Regarding practical information, departing from Pier 5 at Central Ferry Terminal, standard ferry fares cost approximately HK$14.5-26 (depending on vessel type), while the fast ferry service runs about HK$22-44, with a journey time ranging from 35-55 minutes. I recommend arriving at Cheung Chau before 4 PM, allowing ample time to start at Eastern Beach, enjoy swimming and watching the sunset, then conclude the day with a seafood dinner followed by sweet soup at the market—this represents the ideal one-day Cheung Chau itinerary. For those wanting to experience Cheung Chau's nighttime ambiance, taking the standard ferry's evening service (with the last ferry around 11:30 PM) and staying overnight on the island provides a much richer experience. In terms of accommodation, the island primarily offers Cheung Wah King Hotel and several guesthouses, with hotel room rates ranging from HK$500-1,200 per night, subject to adjustments during holidays and festive periods.
Cheung Chau lacks three essential "theme park" elements: endless queue lines, mechanical rides, and souvenir shops. What it offers instead is—time. Exploring Cheung Chau requires no meticulously planned route map; the best strategy is simply to "wander aimlessly." Walking through unnamed alleyways, casually entering shops that catch your fancy, chatting with shop owners—THIS is the correct way to experience Cheung Chau.

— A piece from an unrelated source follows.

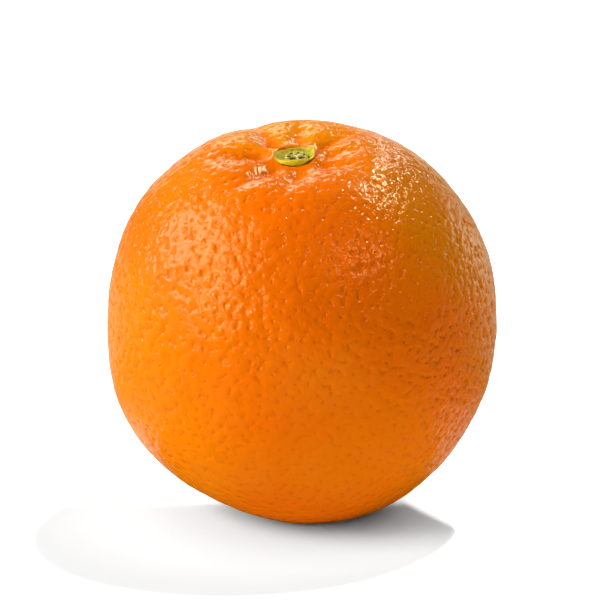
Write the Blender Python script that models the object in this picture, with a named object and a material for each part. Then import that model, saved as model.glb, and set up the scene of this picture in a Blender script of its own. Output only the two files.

Travel tip: The Cheung Chau Bun Festival (Climbing the Bun Mountain), held annually from the 5th to the 8th day of the fourth lunar month, is a traditional festival featuring exciting bun climbing and bun-snatching competitions. This period offers the best opportunity to experience Cheung Chau's rich traditional culture, though visitors should expect significantly larger crowds. For those seeking to avoid the masses, I recommend visiting on weekdays to enjoy a more tranquil island atmosphere. Additionally, the island has no banks—only one ATM is available, so bringing sufficient cash is strongly advised. Large luggage can be stored in lockers near the pier to reduce your exploration burden.